Reducing Transmission Delay in EDCA Using Policy Gradient Reinforcement Learning

Towards ultra-reliable and low-latency communications, this paper proposes a packet mapping algorithm in an enhanced distributed channel access (EDCA) scheme using policy gradient reinforcement learning (RL). The EDCA scheme provides higher priority packets with more transmission opportunities by mapping packets to a predefined access category (AC); thereby, the EDCA scheme supports a higher quality of service in wireless local area networks. In this paper, it is noted that by mapping high priority packets to lower priority ACs, the one-packet delay of a high priority packet can be reduced.
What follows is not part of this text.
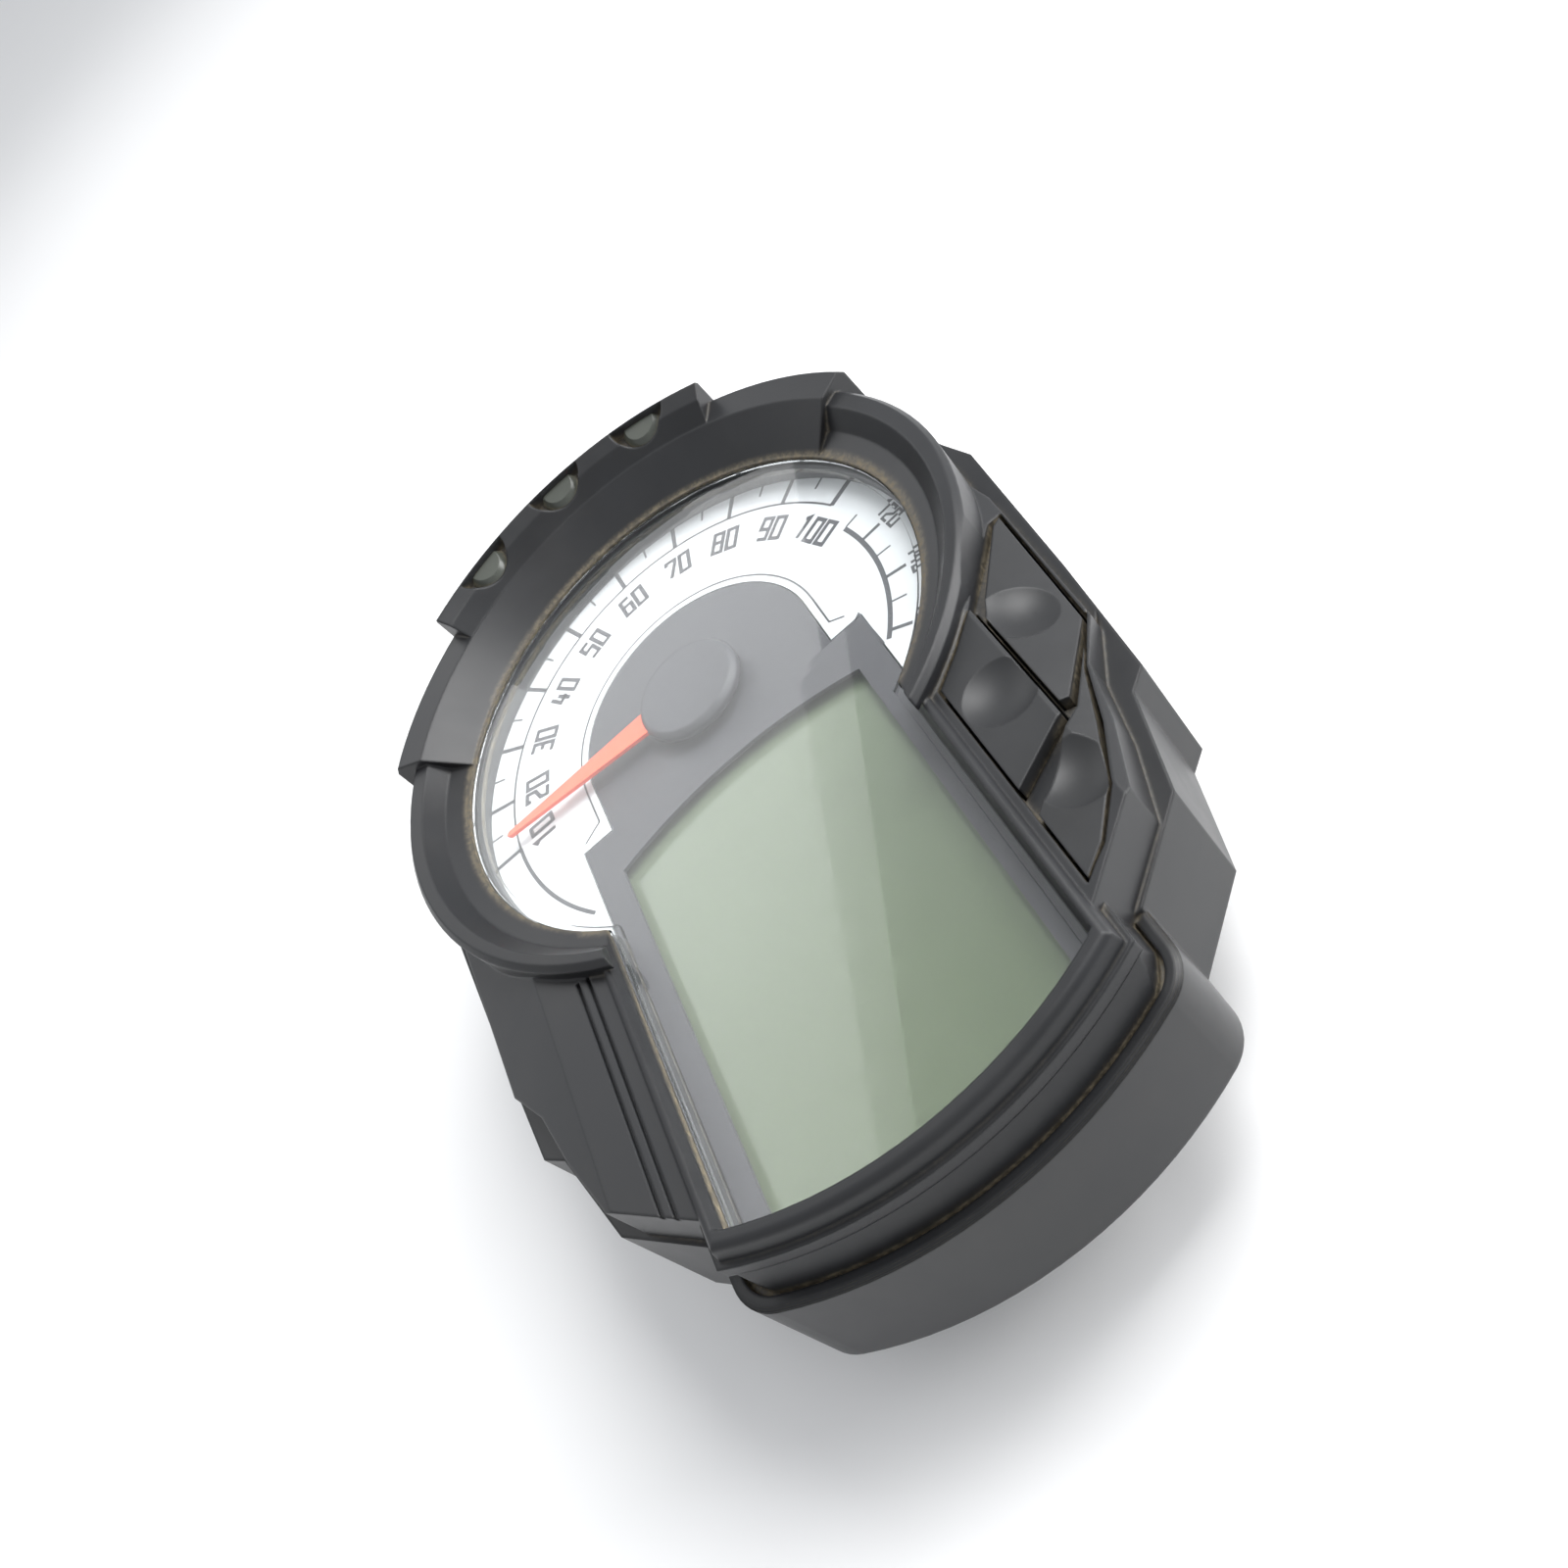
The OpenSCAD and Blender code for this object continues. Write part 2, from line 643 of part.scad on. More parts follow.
module motor_rotor() {
  color([0.35, 0.35, 0.37]) on_dial() translate([rotor_at[0], rotor_at[1], 0])
    rotate([0, 0, rotor_turn]) {
      slab(-14.9, -13.6) gear(small_module, pinion_teeth, 1, 1);
      slab(-13.6, -9.6) circle(r = 3.5);
      slab(motor_z + 0.1, -8) circle(r = gear_shaft_r);
    }
}

module chip(x, y, w, l, h) {
  translate([x - w / 2, y - l / 2, board_top - board_h - h]) cube([w, l, h]);
}

module leaded_chip(x, y, w, l, h, leads) {
  chip(x, y, w, l, h);
  for (i = [0:leads - 1]) for (s = [-1, 1]) {
    u = -w / 2 + w * (i + 0.5) / leads;
    translate([x + u - 0.15, y + s * (l / 2 + 0.45) - 0.5, board_top - board_h - 0.3])
      cube([0.3, 1, 0.3]);
  }
}

module microcontroller() { color([0.12, 0.12, 0.12]) on_dial() leaded_chip(-14, 22, 14, 14, 1.6, 16); }
module display_driver() { color([0.12, 0.12, 0.12]) on_dial() leaded_chip(0, -22, 12, 8, 1.4, 14); }

module power_parts() {
  color([0.2, 0.2, 0.22]) on_dial() {
    chip(20, -30, 10, 9, 2.4);
    chip(20, -36.6, 6, 3, 1);
    chip(6, -84, 7, 7, 3.2);
  }
}

module capacitors() {
  color([0.7, 0.72, 0.75]) on_dial(board_top - board_h) for (p = [[18, 12], [28, 8], [-24, -84]])
    translate([p[0], p[1], -7.5]) cylinder(r = 4, h = 7.5);
}

module dial_lamps() {
  color([0.98, 0.95, 0.7]) on_dial() for (i = [0:6]) rotate([0, 0, -30 + 40 * i])
    translate([38, 0, board_top]) translate([-1.5, -1.5, 0]) cube([3, 3, 1.6]);
}

module indicator_lamps() {
  color([0.98, 0.95, 0.7]) on_dial() for (a = [-1, 0, 1]) rotate([0, 0, -a * well_angle])
    translate([-1.5, pipe_low_at - 1.3, board_top]) cube([3, 2.6, 1.3]);
}

module light_pipe(angle) { on_dial() lamp_channel(angle, 0); }
module light_pipe_left() { color([0.9, 0.95, 0.98]) light_pipe(-well_angle); }
module light_pipe_centre() { color([0.9, 0.95, 0.98]) light_pipe(0); }
module light_pipe_right() { color([0.9, 0.95, 0.98]) light_pipe(well_angle); }

module indicator_lens(angle) {
  color([0.6, 0.64, 0.6]) on_dial() intersection() {
    well_frame(angle) translate([0, -1.9, 0.02]) cylinder(r1 = 4.7, r2 = 3.5, h = 1.2);
    cylinder(r = pod_back_r - 0.1, h = deep);
  }
}
module indicator_lens_left() { indicator_lens(-well_angle); }
module indicator_lens_centre() { indicator_lens(0); }
module indicator_lens_right() { indicator_lens(well_angle); }

// A button: a cap that follows the shoulder, with a finger dish, on a stem. The shoulder is top high
// there and slopes down to the right by tilt.
module button(outline, at, top, tilt) {
  color([0.1, 0.1, 0.11]) on_dial() {
    difference() {
      intersection() {
        slab(-10, 20) polygon(outline);
        difference() { under_shoulder(0); under_shoulder(button_skin); }
      }
      translate([at[0], at[1], top]) rotate([0, tilt, 0]) translate([0, 0, dish_r - dish_h])
        sphere(r = dish_r);
    }
    translate([at[0], at[1], stem_end_z]) cylinder(r = stem_r, h = top - 2.4 - stem_end_z);
  }
}

module upper_button() { button(UPPER, PRESS[0], 5.7, 24.6); }
module middle_button() { button(MIDDLE, PRESS[1], shoulder_z, 0); }
module lower_button() { button(LOWER, PRESS[2], shoulder_z, 0); }

module button_guide() {
  color([0.2, 0.2, 0.22]) on_dial() difference() {
    union() {
      slab(guide_top - 1.6, guide_top) polygon(GUIDE);
      for (p = GUIDE_SCREWS) translate([p[0], p[1], button_board_top])
        cylinder(r = 2, h = guide_top - 0.5 - button_board_top);
    }
    for (p = PRESS) translate([p[0], p[1], -20]) cylinder(r = stem_r + 0.06, h = 20);
    for (p = GUIDE_SCREWS) translate([p[0], p[1], -20]) cylinder(r = 1.1, h = 20);
  }
}

module button_board() {
  color([0.1, 0.35, 0.2]) on_dial() slab(button_board_top - 1.2, button_board_top) difference() {
    polygon(GUIDE);
    for (p = GUIDE_SCREWS) translate(p) circle(r = 1.1);
  }
}

module button_board_screws() {
  color([0.75, 0.75, 0.77]) on_dial(button_board_top - 1.2) for (p = GUIDE_SCREWS)
    translate([p[0], p[1], 0]) pan_screw(0.85, 12, 2, 1.3);
}

module button_switches() {
  color([0.15, 0.15, 0.15]) on_dial() for (p = PRESS) difference() {
    translate([p[0] - 3, p[1] - 3, button_board_top]) cube([6, 6, switch_h]);
    translate([p[0], p[1], plunger_z - button_travel - 0.1]) cylinder(r = plunger_r + 0.06, h = 5);
  }
}

module plunger(at) {
  color([0.6, 0.2, 0.15]) on_dial(plunger_z) translate(at) cylinder(r = plunger_r, h = plunger_h);
}
module upper_plunger() { plunger(PRESS[0]); }
module middle_plunger() { plunger(PRESS[1]); }
module lower_plunger() { plunger(PRESS[2]); }

// Flat ribbon between the button board and the main board
module button_ribbon() {
  color([0.8, 0.8, 0.75]) on_dial() {
    translate([33, -58, -21.2]) cube([7, 10, 0.3]);
    translate([39.7, -58, -21.2]) cube([0.3, 10, 7.2]);
    translate([29, -58, board_top - board_h - 3.2]) difference() {
      translate([0, -1, 0]) cube([5, 12, 3.2]);
      translate([4, 1, -1]) cube([2, 8, 1.02]);
    }
  }
}

module housing_outline(t = 0) { trim_outline(bezel_wall + 0.2 + t); }

// The deep part of the rear housing, inside its flange
module tub_outline(t = 0) {
  polygon(inset(mirrored(TUB), t));
  circle(r = tub_r - t);
}

module rear_housing() {
  color([0.11, 0.11, 0.12]) on_dial() difference() {
    union() {
      difference() {
        union() {
          slab(flange_z, seal_bottom) housing_outline();
          slab(rear_z + 3, flange_z + 1) tub_outline();
          slab(rear_z, rear_z + 3.1) tub_outline(2.5);
        }
        slab(rear_z + 2.2, 0) tub_outline(housing_wall + 1);
        slab(rear_z + 4, 0) tub_outline(housing_wall);
        slab(flange_z + 1.8, 0) housing_outline(housing_wall);
      }
      for (p = CASE_SCREWS) translate([p[0], p[1], boss_z]) cylinder(r = 4, h = seal_bottom - 0.1 - boss_z);
      for (x = [-1, 1]) for (y = [-1, 1])
        translate([x * mount_dx / 2, y * mount_dy / 2 - dial_y, -dial_z]) cylinder(r = 6, h = 12);
      for (p = HOUSING_POSTS) translate([p[0], p[1], rear_z + 1])
        cylinder(r = 2.6, h = board_top - board_h - rear_z - 1.05);
      slab(rear_z + 1, -28) translate([-20.5, -73.5]) square([41, 19]);
    }
    for (p = CASE_SCREWS) translate([p[0], p[1], boss_z - 1]) {
      cylinder(r = 1.8, h = 30);
      cylinder(r = 3.1, h = screw_z - boss_z + 1);
    }
    for (x = [-1, 1]) for (y = [-1, 1])
      translate([x * mount_dx / 2, y * mount_dy / 2 - dial_y, -dial_z - 1]) cylinder(r = 3.5, h = 10.5);
    slab(rear_z - 1, -20) translate([-19, -72]) square([38, 16]);
    translate([24, 2, rear_z - 1]) cylinder(r = 3, h = 6);
  }
}

module housing_seal() {
  color([0.05, 0.05, 0.05]) on_dial() slab(seal_bottom, seal_top) difference() {
    housing_outline(0.1);
    housing_outline(housing_wall);
    for (p = CASE_SCREWS) translate(p) circle(r = column_r + 0.1);
  }
}

module case_screws() {
  color([0.75, 0.75, 0.77]) on_dial(screw_z) for (p = CASE_SCREWS)
    translate([p[0], p[1], 0]) pan_screw(1.25, 16, 2.7, 2.2);
}

module mount_inserts() {
  color([0.8, 0.65, 0.3]) for (x = [-1, 1]) for (y = [-1, 1])
    translate([x * mount_dx / 2, y * mount_dy / 2, 0]) difference() {
      cylinder(r = 3.5, h = 9.5);
      translate([0, 0, -1]) cylinder(r = mount_hole_r, h = 9.5);
    }
}

module connector_shell() {
  color([0.1, 0.1, 0.1]) on_dial() difference() {
    union() {
      slab(rear_z - 3, -26.6) translate([-18.8, -71.8]) square([37.6, 15.6]);
      slab(-27.9, -26.6) translate([-20.4, -73.4]) square([40.8, 18.8]);
    }
    slab(rear_z - 4, -29.6) translate([-16.8, -69.8]) square([33.6, 11.6]);
    for (i = [-4.5:1:4.5]) for (s = [-1, 1])
      translate([i * pin_pitch - 0.33, -64 + s * 2.6 - 0.33, -35]) cube([0.66, 0.66, 12]);
  }
}

module connector_pins() {
  color([0.8, 0.7, 0.4]) on_dial() for (i = [-4.5:1:4.5]) for (s = [-1, 1])
    translate([i * pin_pitch - 0.32, -64 + s * 2.6 - 0.32, -40]) cube([0.64, 0.64, 40 + board_top - board_h]);
}

module breather_vent() {
  color([0.85, 0.85, 0.85]) on_dial() translate([24, 2, rear_z]) {
    cylinder(r = 3, h = 2.4);
    translate([0, 0, -1.6]) cylinder(r = 5.5, h = 1.6);
  }
}

front_bezel();
window_lens();
lens_gasket();
dial_plate();
display_mask();
dial_surround();
pointer();
pointer_hub_cap();
display_glass();
display_diffuser();
display_frame();
display_contact_strips();
dial_light_guide();
dial_carrier();
main_board();
board_screws();
motor_base();
motor_cover();
motor_stator();
motor_coils();
motor_rotor();
motor_middle_gear();
motor_output_gear();
microcontroller();
display_driver();
power_parts();
capacitors();
dial_lamps();
indicator_lamps();
light_pipe_left();
light_pipe_centre();
light_pipe_right();
indicator_lens_left();
indicator_lens_centre();
indicator_lens_right();
upper_button();
middle_button();
lower_button();
button_guide();
button_board();
button_board_screws();
button_switches();
upper_plunger();
middle_plunger();
lower_plunger();
button_ribbon();
rear_housing();
housing_seal();
case_screws();
mount_inserts();
connector_shell();
connector_pins();
breather_vent();
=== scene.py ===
import json
import math

import bmesh
import bpy
from mathutils import Matrix, Vector


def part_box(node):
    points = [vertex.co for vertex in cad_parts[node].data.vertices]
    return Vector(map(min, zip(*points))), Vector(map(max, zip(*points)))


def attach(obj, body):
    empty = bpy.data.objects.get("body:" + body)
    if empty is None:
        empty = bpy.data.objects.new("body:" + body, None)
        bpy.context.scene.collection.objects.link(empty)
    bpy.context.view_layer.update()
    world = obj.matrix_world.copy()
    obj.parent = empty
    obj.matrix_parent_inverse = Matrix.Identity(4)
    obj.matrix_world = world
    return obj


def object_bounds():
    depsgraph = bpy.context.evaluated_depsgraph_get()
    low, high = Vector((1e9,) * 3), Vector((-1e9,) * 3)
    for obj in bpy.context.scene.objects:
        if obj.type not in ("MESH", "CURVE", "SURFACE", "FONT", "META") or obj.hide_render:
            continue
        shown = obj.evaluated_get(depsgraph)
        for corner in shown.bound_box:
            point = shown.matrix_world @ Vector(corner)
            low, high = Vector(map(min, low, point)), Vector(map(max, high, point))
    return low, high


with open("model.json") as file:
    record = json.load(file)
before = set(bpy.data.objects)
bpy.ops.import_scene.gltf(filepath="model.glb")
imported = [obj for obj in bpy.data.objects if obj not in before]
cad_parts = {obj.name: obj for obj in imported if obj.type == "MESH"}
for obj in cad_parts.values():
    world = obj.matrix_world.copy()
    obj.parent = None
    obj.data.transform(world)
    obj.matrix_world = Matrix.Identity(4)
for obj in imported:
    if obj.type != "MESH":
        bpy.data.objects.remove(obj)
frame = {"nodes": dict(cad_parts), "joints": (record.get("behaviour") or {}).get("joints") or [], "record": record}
LOW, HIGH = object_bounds()
NODES = frame["nodes"]
MM = 0.001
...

In contrast, the mapping algorithm cannot minimize the multiple-packets delay because the mapping algorithm is based on the current status. This is because, from a long-term perspective, mapping high priority packets is required as a countermeasure for collisions, to minimize the multiple-packets delay. As a solution, this paper proposes a new mapping algorithm using RL because RL is suitable for maximizing the reward from a long-term perspective. The key idea is to design the state such that the state involves the number of packets having arrived at each AP in the past, which is an indicator expressing past status. In the designed RL task, the reward, i.e., the multiple-packets delay depends on an overall sequence of states and actions; hence, the recursive value function-based RL algorithms are not compatible. To solve this problem, this paper utilizes policy gradient RL, which learns the packet mapping policy from an overall state-action sequence and a consequent multiple-packets delay. The simulation result reveals that the transmission delay of the proposed mapping algorithm is 13.8% shorter than that of the conventional EDCA mapping algorithm.